Job:
Begin at the line that contains "make_lid_frame(), make_lid_window(), make_pepper()]", stop after the line that contains "in imported if", and reproduce only that span, unaltered.

(Stored data entries)

____________________

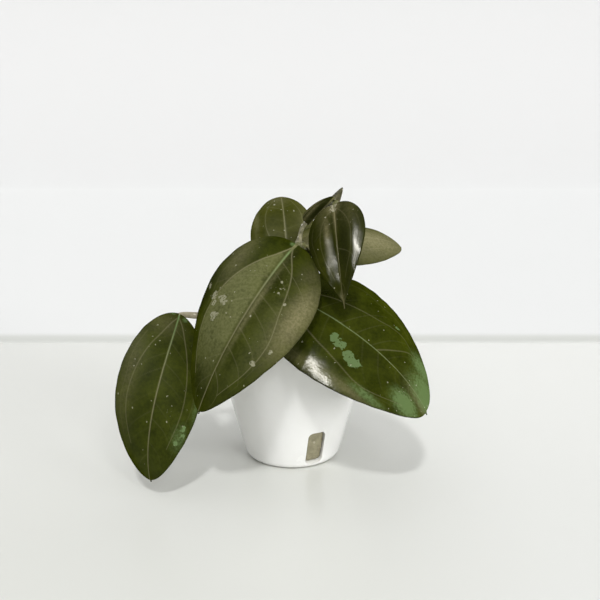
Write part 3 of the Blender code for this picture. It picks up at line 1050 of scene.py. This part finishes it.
LEAVES = (
    Leaf("leaf_low_left", Age.GROWN, node=SHOOT_NODE, away=(-0.95, -0.3, 0.1), base=(-54.5, -8.5, 74.5),
         heading=270, pitch=-11, droop=89, bend=1, swing=-40, roll=26, twist=-18, length=89, width=39,
         rise=0.68, fall=0.64, drip=0.012, seed=11, rows=260, strips=72, dull=0.39, cross_show=0.5,
         rib_breadth=0.31, green_rib=1, petiole_finish=SHOOT_RIND,
         veins=(Vein(((0.03, 0), (0.1, 0.22), (0.2, 0.37), (0.3, 0.53), (0.45, 0.64), (0.62, 0.68),
             (0.8, 0.6)), 0.6), Vein(((0.03, 0), (0.1, -0.24), (0.2, -0.38), (0.32, -0.51), (0.45, -0.6),
             (0.62, -0.66), (0.8, -0.6)), 0.6)),
         splash=((0.7, -0.84, 4.5, 2.6, 0.66), (0.76, -0.76, 3, 2, 0.62)),
         lime=((0.74, -0.8, 8, 4, 0.5), (0.55, -0.95, 14, 2.5, 0.5), (0.02, 0.75, 1.6, 1.4, 0.9),
             (0.045, -0.5, 2, 1.4, 0.9)),
         sheen_and_pale_tone=((0.12, 0.5, 8, 9, 0.3), (0.45, 0.75, 26, 5, 0.25)),
         speck=((0.3, 0.3, 20, 10, 0.2), (0.6, -0.3, 18, 8, 0.25))),
    Leaf("leaf_front_left", Age.GROWN, node=VINE_NODES[1], away=(-0.1, -1, 0.1), base=(2.2, -10, 109),
         heading=245, pitch=-10, droop=60, swing=-42, roll=29, twist=-18, length=96, width=52.5, rise=0.5,
         fall=0.66, drip=0.012, seed=21, cross_show=1.15, rib_breadth=0.44, panels=(0.95, 0.2),
         green_rib=0.8, dull=0.41,
         veins=(Vein(((0.02, 0), (0.08, 0.1), (0.14, 0.21), (0.2, 0.35), (0.3, 0.53), (0.43, 0.68),
             (0.55, 0.76), (0.7, 0.78), (0.84, 0.7)), 1.15), Vein(((0.02, 0), (0.08, -0.08), (0.18, -0.29),
             (0.27, -0.4), (0.42, -0.51), (0.6, -0.69), (0.75, -0.72), (0.88, -0.6)), 0.85)),
         silver=((0.46, 0.74, 2.6, 2.2, 0.72), (0.47, 0.52, 3.2, 3.2, 0.72), (0.5, 0.68, 2.4, 1.4, 0.72),
             (0.42, 0.92, 3, 1.2, 0.66), (0.56, 0.56, 3.4, 3.2, 0.72), (0.585, 0.33, 2, 1.6, 0.5),
             (0.684, -0.7, 1.8, 1.8, 0.85), (0.6, -0.8, 2, 1.4, 0.5), (0.27, -0.24, 1, 0.9, 0.9),
             (0.33, -0.3, 0.9, 0.8, 0.85), (0.37, -0.5, 1, 0.9, 0.85), (0.3, -0.34, 0.8, 0.7, 0.8)),
         sheen_and_pale_tone=((0.4, -0.78, 20, 6, 0.95), (0.22, 0.78, 16, 5, 0.42), (0.42, -0.075, 24, 1.3, 0.6),
             (0.15, -0.75, 12, 6, 0.3), (0.52, -0.85, 12, 5, 0.6)),
         lime=((0.018, 0.15, 1.6, 1.6, 1),),
         painted_shade=((0.12, -0.14, 10, 2.2, 0.85), (0.26, -0.16, 12, 3, 0.7), (0.44, -0.2, 12, 3.5, 0.45),
             (0.5, 0.97, 34, 2.4, 0.8), (0.86, 0.3, 12, 9, 0.35), (0.86, -0.4, 10, 7, 0.35)),
         speck=((0.31, -0.26, 5, 3.5, 0.9), (0.46, 0.6, 12, 6, 0.6), (0.62, -0.1, 16, 8, 0.4),
             (0.66, -0.72, 8, 5, 0.6), (0.8, 0.2, 8, 8, 0.35)),
         matt=((0.3, -0.22, 22, 5, 0.9), (0.6, -0.2, 22, 6, 0.9))),
    Leaf("leaf_front_right", Age.GROWN, node=VINE_NODES[0], away=(-0.3, -1, 0), base=(-3.8, -13, 87.3),
         heading=-46, pitch=-10.5, droop=54, bend=1.35, swing=44, roll=-30, twist=9, length=93, width=59.5,
         fold=8, rise=0.39, fall=0.48, drip=0.018, seed=31, wave=0.12, green_rib=0.9, green_reach=0.75,
         rib_breadth=0.24, cross_show=0.5, crinkle=0.14, faint_base=0.6,
         veins=(Vein(((0.02, 0), (0.12, 0.22), (0.22, 0.38), (0.335, 0.49), (0.43, 0.56), (0.52, 0.64),
             (0.61, 0.73), (0.7, 0.76), (0.85, 0.7)), 0.65), Vein(((0.02, 0), (0.12, -0.2), (0.24, -0.33),
             (0.36, -0.39), (0.5, -0.49), (0.57, -0.58), (0.66, -0.66), (0.8, -0.62)), 0.5),
             Vein(((0.59, 0), (0.66, -0.26), (0.72, -0.51), (0.77, -0.62)), 0.5)),
         splash=((0.405, 0.28, 3.4, 3.2, 0.8), (0.45, 0.34, 3.8, 3.2, 0.8), (0.515, 0.42, 4.2, 3.6, 0.85),
             (0.555, 0.47, 3.4, 3.8, 0.8), (0.6, -0.7, 3, 1.6, 0.62)),
         lime=((0.95, -0.5, 13, 9, 1.3), (0.84, -0.75, 9, 6, 1), (0.86, 0.6, 8, 5.5, 1.3),
             (0.7, 0.86, 11, 2.4, 0.7)),
         sheen_and_pale_tone=((0.45, 0.88, 30, 3.5, 0.4), (0.2, 0.95, 12, 3, 0.4), (0.6, 0.9, 14, 2.2, 0.5),
             (0.93, 0.12, 9, 4, 0.7)),
         # the patch near the base is painted shadow cast by the leaves above
         painted_shade=((0.4, 0.99, 60, 1.6, 0.8), (0.6, 0.2, 14, 4, 0.35), (0.08, 0.1, 17, 16, 0.65),
             (0.3, -0.25, 12, 6, 0.4)),
         speck=((0.5, -0.6, 16, 6, 0.4), (0.86, 0.1, 10, 12, 0.5), (0.62, 0.5, 14, 8, 0.3))),
    Leaf("leaf_back_left", Age.OLD, node=VINE_NODES[0], away=(-0.1, 1, 0.1), base=(-2.5, 14, 95),
         heading=97, pitch=61, droop=64, bend=1.2, swing=-3, roll=-4, twist=6, length=52.5, width=33.5,
         stalk=1.4, fold=3, rise=0.38, fall=0.76, rows=140, strips=44, seed=41, cross_veins=5,
         green_rib=0.3,
         veins=mirrored(0.6, (0.03, 0), (0.15, 0.3), (0.35, 0.52), (0.6, 0.6), (0.85, 0.5)),
         silver=((0.6, 0.4, 1.6, 1.2, 0.55), (0.72, -0.35, 1.4, 1, 0.5)),
         sheen_and_pale_tone=((0.85, -0.4, 8, 6, 0.35), (0.5, 0.7, 14, 5, 0.25), (0.96, -0.1, 3.5, 9, 0.6),
             (0.6, -0.97, 16, 1.6, 0.35)),
         matt=((0.35, -0.8, 16, 7, 1),)),
    Leaf("leaf_back_right", Age.OLD, node=VINE_NODES[1], away=(0.6, 0.8, 0), base=(6.5, 4.5, 105.4),
         heading=30, pitch=7, droop=34, bend=1.5, roll=-27, twist=6, length=59, width=34.5, stalk=1.4,
         rise=0.46, fall=0.56, rows=140, strips=44, seed=51, cross_veins=5, green_rib=0.3,
         veins=mirrored(0.6, (0.03, 0), (0.15, 0.3), (0.4, 0.5), (0.65, 0.56), (0.88, 0.5)),
         sheen_and_pale_tone=((0.65, 0.15, 26, 12, 1), (0.1, 0.3, 10, 12, 1))),
    Leaf("leaf_top_front", Age.YOUNG, node=VINE_NODES[2], away=(0, -1, 0), base=(20, -7, 127.5),
         heading=272, pitch=-36, droop=17, swing=7, roll=-32, twist=-3, length=55, width=29.5, stalk=1.5,
         fold=18, rise=0.53, fall=1.13, drip=0.05, rows=180, strips=54, seed=61, wave=0.15, cross_veins=3,
         green_rib=0.2, tip_slope=0.2,
         veins=mirrored(0.35, (0.03, 0), (0.1, 0.3), (0.25, 0.5), (0.5, 0.55), (0.75, 0.4)),
         matt=((0.2, 0.9, 12, 5.5, 1), (0.45, 0.85, 13, 5, 1), (0.7, 0.95, 12, 4, 1),
             (0.2, 0.3, 13, 6, 0.8), (0.5, 0.3, 12, 5, 0.72), (0.83, 0.3, 7.5, 6, 1),
             (0.35, 0.08, 16, 1.1, 1), (0.38, 0.56, 15, 3.4, 1), (0.66, 0.3, 7, 4, 0.8),
             (0.96, 0.1, 8, 6, 1)),
         sheen_and_pale_tone=((0.02, 0, 5, 4.5, 0.95), (0.12, 0, 8, 1.1, 0.9), (0.1, 0.5, 10, 3.5, 0.25),
             (0.12, -0.6, 9, 5, 0.25), (0.27, 0.3, 9, 1.5, 0.65), (0.96, 0, 4, 3, 0.6)),
         painted_shade=((0.45, -0.3, 22, 3.2, 0.9), (0.42, 0.95, 20, 3.6, 0.9), (0.5, 0.12, 20, 0.9, 0.8)),
         silver=((0.035, 0, 3.4, 2.6, 0.75),),
         speck=((0.03, 0, 6, 5, 1), (0.2, -0.6, 8, 5, 0.4))),
    Leaf("leaf_top_back", Age.YOUNG, node=VINE_NODES[2], away=(-0.4, -0.55, 0.73), base=(19.7, -2.5, 130.7),
         heading=181, pitch=-44, droop=6, length=18, width=11, stalk=0.5, rise=0.9, fall=0.22, fold=58,
         cup=0.05, rows=90, strips=30, seed=71, wave=0.1, cross_veins=2, green_rib=0.3, dull=0.3,
         seen_through=1,
         # painted sheen on the margins where the fold catches the light, painted shade on the lower band
         sheen_and_pale_tone=((0.5, 0.9, 14, 2.4, 0.6), (0.45, -0.98, 14, 1.5, 0.65)),
         painted_shade=((0.5, -0.35, 12, 2.4, 0.9),)),
)


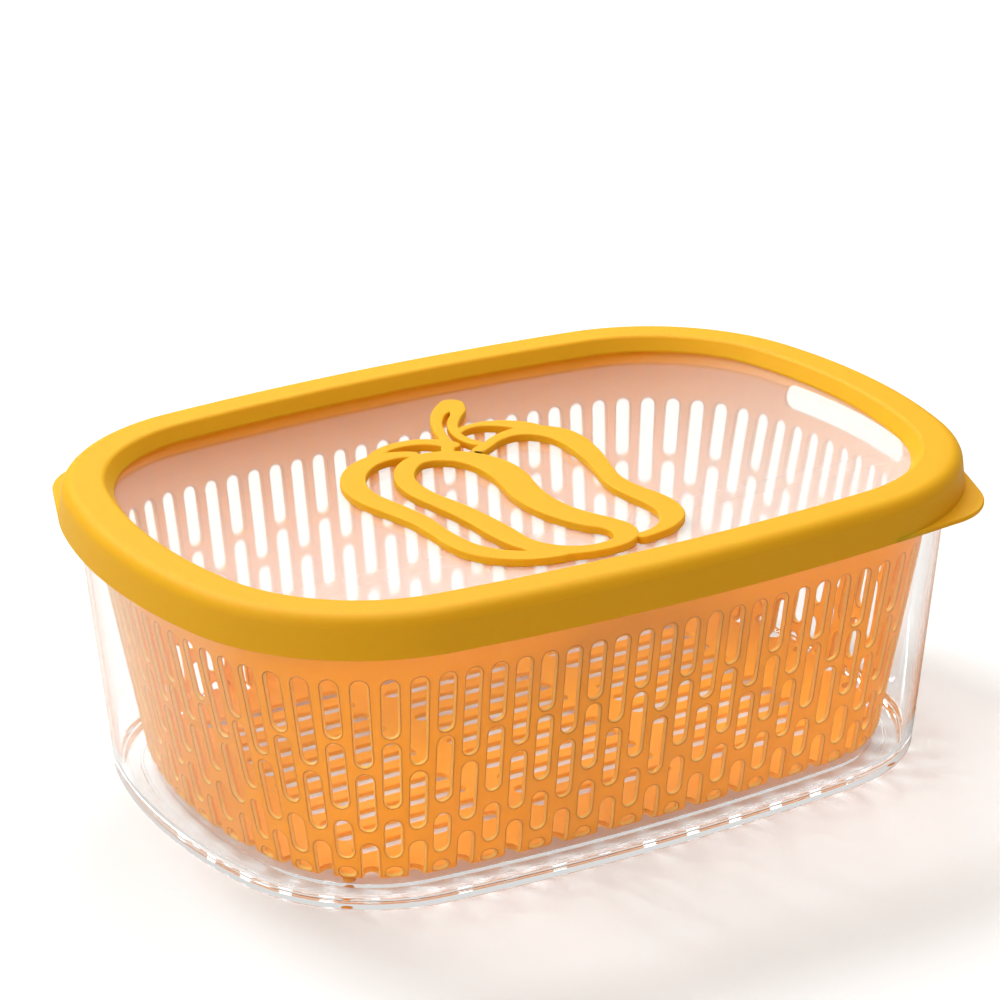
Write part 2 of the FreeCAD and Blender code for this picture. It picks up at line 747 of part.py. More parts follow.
def make_pepper():
    """Openwork pepper standing on the window panel, drawn with strokes that run into one another."""
    height = Vector(0, 0, size("pepper_height"))
    figure = closed_stroke(CENTRE_LOBE).extrude(height)
    for points in (RIGHT_LOBE, LEFT_LOBE, LEFT_SEPAL, RIGHT_SEPAL, STEM_LEFT, STEM_RIGHT):
        figure = figure.fuse(open_stroke(points).extrude(height))
    pepper = doc.addObject("Part::Feature", "pepper_ornament")
    pepper.Label = "pepper_ornament"
    pepper.Shape = figure.removeSplitter()
    pepper.Placement = Placement(Vector(0, 0, total(WINDOW_TOP)), Rotation())
    return pepper


# Whole keeper

nodes = [make_tub(), make_basket(), make_lid_frame(), make_lid_window(), make_pepper()]
doc.recompute()

for item in doc.Objects:
    if "Invalid" in item.State or "Error" in item.State:
        raise RuntimeError(f"{item.Name} did not build: {item.State}")
for node in nodes:
    if node.Shape.isNull() or not node.Shape.isValid():
        raise RuntimeError(f"{node.Label} has no valid shape")

os.makedirs("parts", exist_ok=True)
for node in nodes:
    node.Shape.exportStep(f"parts/{node.Label}.step")
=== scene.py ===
import math

import bmesh
import bpy
import numpy as np
from mathutils import Matrix, Vector


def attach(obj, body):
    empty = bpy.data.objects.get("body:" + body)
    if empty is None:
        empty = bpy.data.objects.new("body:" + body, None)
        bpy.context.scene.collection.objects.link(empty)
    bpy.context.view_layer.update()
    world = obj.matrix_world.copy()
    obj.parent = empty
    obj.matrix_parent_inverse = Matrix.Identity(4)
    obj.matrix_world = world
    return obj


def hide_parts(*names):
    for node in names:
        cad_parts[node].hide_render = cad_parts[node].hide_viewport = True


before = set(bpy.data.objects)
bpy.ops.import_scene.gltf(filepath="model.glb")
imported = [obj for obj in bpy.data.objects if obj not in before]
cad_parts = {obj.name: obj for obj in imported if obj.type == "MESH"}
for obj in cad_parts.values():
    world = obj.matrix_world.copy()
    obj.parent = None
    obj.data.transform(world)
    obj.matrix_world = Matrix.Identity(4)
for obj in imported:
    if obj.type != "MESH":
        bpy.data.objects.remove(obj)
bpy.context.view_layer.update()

# Sizes in millimetres, shared by the pieces

MM = 0.001
FOOT_PLAN = {"half_length": 125.0, "half_width": 86.8, "side": 706.3, "corner": 53.0, "end": 177.9}
LID_PLAN = {"half_length": 140.0, "half_width": 97.6, "side": 733.7, "corner": 67.0, "end": 178.4}

TUB_HEIGHT = 95.5
TUB_WALL = 2.0
TUB_FLOOR = 2.2
TUB_RIM_INSET = 4.6
TUB_BOTTOM_ROUND = 0.9
TUB_INNER_ROUND = 4.6
TUB_EDGE_ROUND = 0.7
FOOT_BAND = 8.0
FOOT_RECESS = 1.0
FOOT_RAMP = 4.0
FOOT_RING = 0.2
FLAT_INSET = 40.0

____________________

Exercise response:
nodes = [make_tub(), make_basket(), make_lid_frame(), make_lid_window(), make_pepper()]
doc.recompute()

for item in doc.Objects:
    if "Invalid" in item.State or "Error" in item.State:
        raise RuntimeError(f"{item.Name} did not build: {item.State}")
for node in nodes:
    if node.Shape.isNull() or not node.Shape.isValid():
        raise RuntimeError(f"{node.Label} has no valid shape")

os.makedirs("parts", exist_ok=True)
for node in nodes:
    node.Shape.exportStep(f"parts/{node.Label}.step")
=== scene.py ===
import math

import bmesh
import bpy
import numpy as np
from mathutils import Matrix, Vector


def attach(obj, body):
    empty = bpy.data.objects.get("body:" + body)
    if empty is None:
        empty = bpy.data.objects.new("body:" + body, None)
        bpy.context.scene.collection.objects.link(empty)
    bpy.context.view_layer.update()
    world = obj.matrix_world.copy()
    obj.parent = empty
    obj.matrix_parent_inverse = Matrix.Identity(4)
    obj.matrix_world = world
    return obj


def hide_parts(*names):
    for node in names:
        cad_parts[node].hide_render = cad_parts[node].hide_viewport = True


before = set(bpy.data.objects)
bpy.ops.import_scene.gltf(filepath="model.glb")
imported = [obj for obj in bpy.data.objects if obj not in before]
cad_parts = {obj.name: obj for obj in imported if obj.type == "MESH"}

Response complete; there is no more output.